What makes 1976 special is that every single one of these landmark races was won by a different Belgian. Merckx was about to retire, and nabbed only MSR, while Walter Planckaert succeeded the Cannibal in Flanders, Marc Demeyer won Paris-Roubaix, Joseph Bruyere won L-B-L, and Roger de Vlaeminck won Lombardia. Add in Maertens' rainbow and Van Impe's lone maillot jaune and you have Belgian nirvana... hey, there's even a Wallonian in there! [Or so I think; all I can find on Bruyere is that he was born in Maastricht, so who knows.]

With no grand tour wins likely this year, in the final event the season may look an awful lot like 1975, when Francesco Moser's win in Lombardia broke up the hot streak, and Belgium's success wasn't spread around too far beyond the considerable grasp of Eddy Merckx. Lacking in grand tours, Belgium did pull off the sweep of the Ardennes and Cobbles, winning the lesser Wednesday races and Amstel to go along with four of the monuments. Already, with Gilbert playing Merckx, the parallels are striking and will be even more so if Philemagne wins in the  Falling Leaves. Should Gilbert (or another countryman) win the worlds and Lombardia, you can put this right up with the best seasons, ahead of 1975, though not quite up to 1976 snuff. For now, it's in the top ten seasons by any country since 1960.
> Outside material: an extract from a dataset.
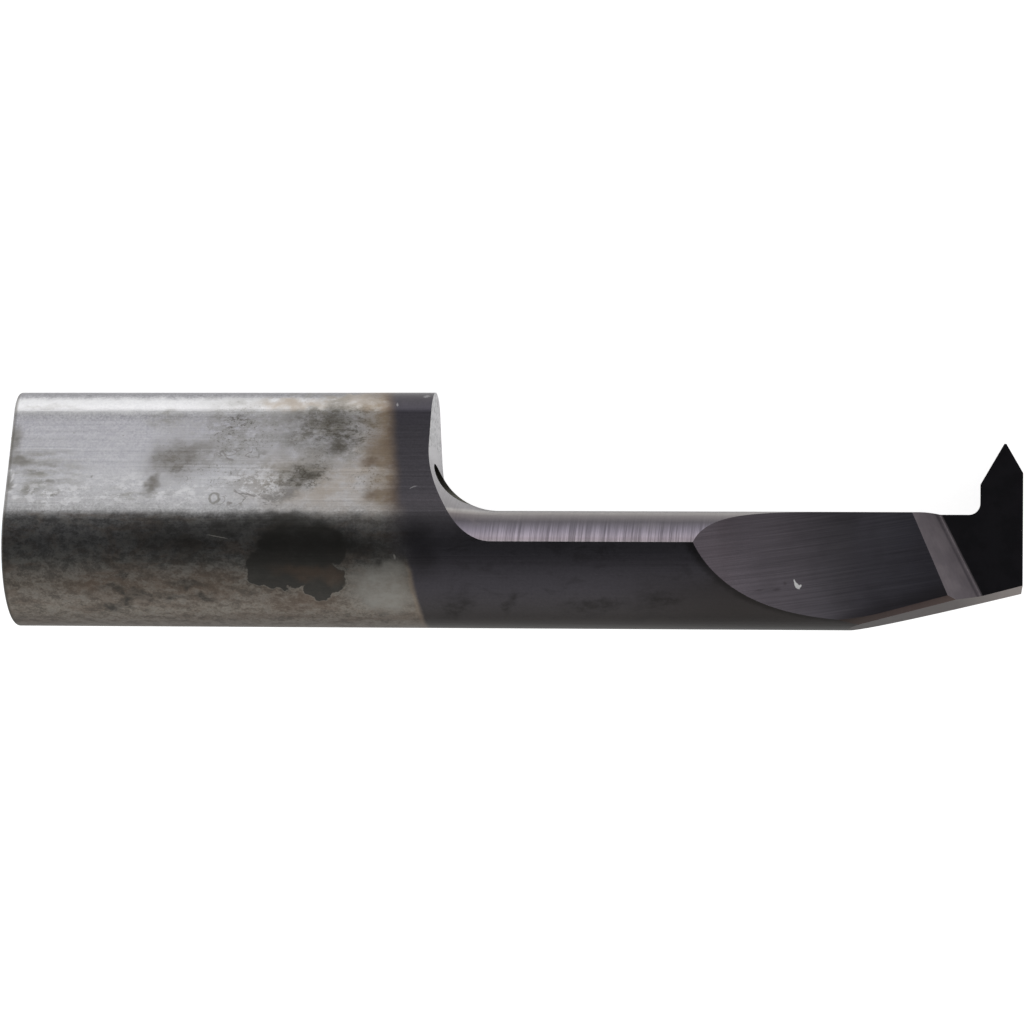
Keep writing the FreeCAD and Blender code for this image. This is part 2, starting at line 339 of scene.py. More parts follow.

Adding... all of this is being done with minimal contribution from Tom Boonen. It was Boonen, most recently, who was being discussed as the savior of Belgian cycling, a rider strong enough to maybe grab a few other wins away from the cobbles, at least before we shifted to talking of Cancellara winning the five monuments. Boonen is what he is, and is not a mountain climber, but it's remarkable that the country's biggest star (until now) has contributed only a single minor win to this historic effort.